Up to and including the line with "return even", reproduce the listing below exactly, beginning at its first line.

### DATASET CONTENT
▼
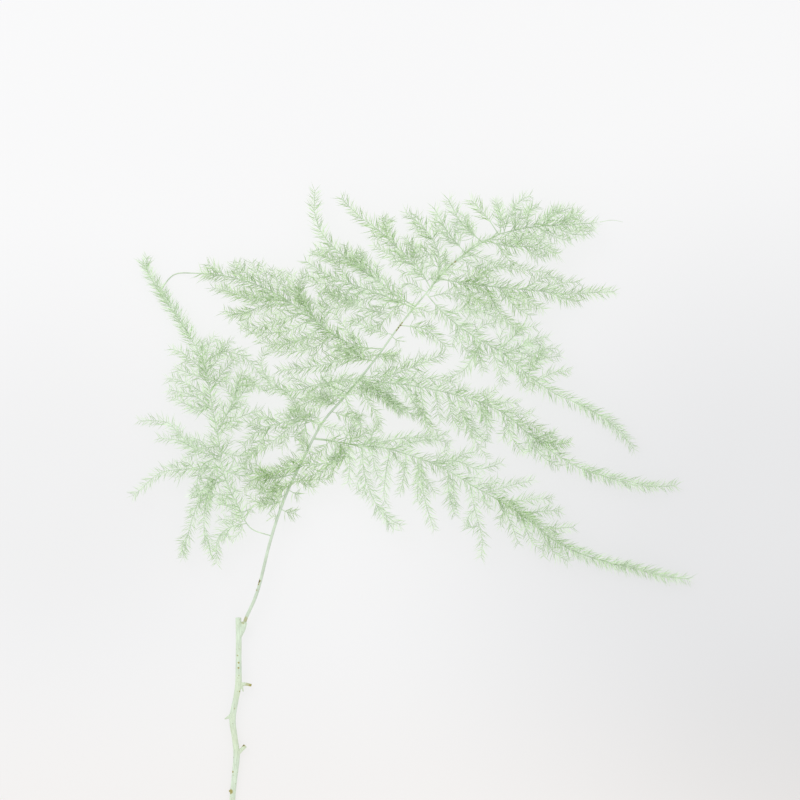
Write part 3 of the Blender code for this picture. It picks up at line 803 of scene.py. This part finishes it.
def smooth_curve(points, spacing, held_back=0.0):
    """Evenly spaced points on a smooth curve through the given ones, ending a little before the last."""
    steps = 8
    ends = [points[0] * 2 - points[1], *points, points[-1] * 2 - points[-2]]
    fine = []
    for before, start, end, after in zip(ends, ends[1:], ends[2:], ends[3:]):
        for step in range(steps):
            t = step / steps
            linear = (end - before) * t
            square = (before * 2 - start * 5 + end * 4 - after) * t ** 2
            cube = (start * 3 - before - end * 3 + after) * t ** 3
            fine.append(start + (linear + square + cube) / 2)
    fine.append(points[-1])
    run = distances(fine)
    reach = run[-1] - held_back
    count = max(2, round(reach / spacing))
    even = []
    index = 0
    for number in range(count + 1):
        distance = reach * number / count
        while index < len(run) - 2 and run[index + 1] < distance:
            index += 1
        share = (distance - run[index]) / (run[index + 1] - run[index])
        even.append(fine[index].lerp(fine[index + 1], min(share, 1.0)))
    return even


def nearest(paths, point):
    """The point of the paths that passes closest in plan."""
    best = None
    for path in paths:
        for start, end in zip(path, path[1:]):
            run = (end - start).to_2d()
            share = (point - start.to_2d()).dot(run) / run.length_squared
            place = start.lerp(end, min(max(share, 0.0), 1.0))
            distance = (place.to_2d() - point).length
            if best is None or distance < best[0]:
                best = (distance, place)
    return best[1]


def raised(plan, root_height, tip_height):
    """Give a route in plan its heights, with a slight bow upwards."""
    last = len(plan) - 1
    path = []
    for number, (x, y) in enumerate(plan):
        t = number / last
        height = root_height + (tip_height - root_height) * t + UPWARD_BOW * math.sin(math.pi * t)
        path.append(Vector((x, y, max(height, LOWEST_BRANCHLET))))
    return path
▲
### TASK RESPONSE
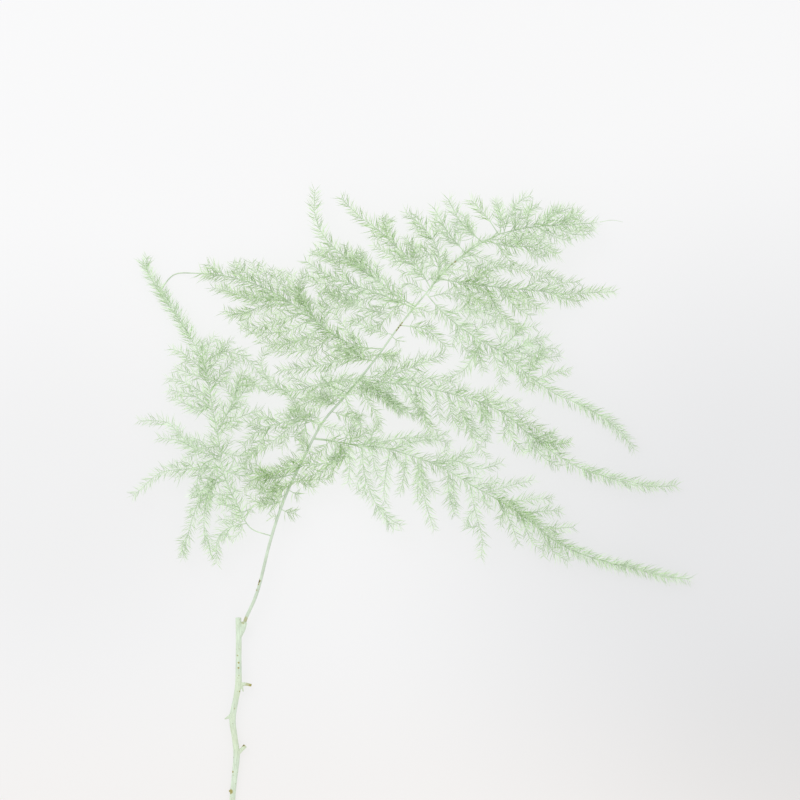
Write part 3 of the Blender code for this picture. It picks up at line 803 of scene.py. This part finishes it.
def smooth_curve(points, spacing, held_back=0.0):
    """Evenly spaced points on a smooth curve through the given ones, ending a little before the last."""
    steps = 8
    ends = [points[0] * 2 - points[1], *points, points[-1] * 2 - points[-2]]
    fine = []
    for before, start, end, after in zip(ends, ends[1:], ends[2:], ends[3:]):
        for step in range(steps):
            t = step / steps
            linear = (end - before) * t
            square = (before * 2 - start * 5 + end * 4 - after) * t ** 2
            cube = (start * 3 - before - end * 3 + after) * t ** 3
            fine.append(start + (linear + square + cube) / 2)
    fine.append(points[-1])
    run = distances(fine)
    reach = run[-1] - held_back
    count = max(2, round(reach / spacing))
    even = []
    index = 0
    for number in range(count + 1):
        distance = reach * number / count
        while index < len(run) - 2 and run[index + 1] < distance:
            index += 1
        share = (distance - run[index]) / (run[index + 1] - run[index])
        even.append(fine[index].lerp(fine[index + 1], min(share, 1.0)))
    return even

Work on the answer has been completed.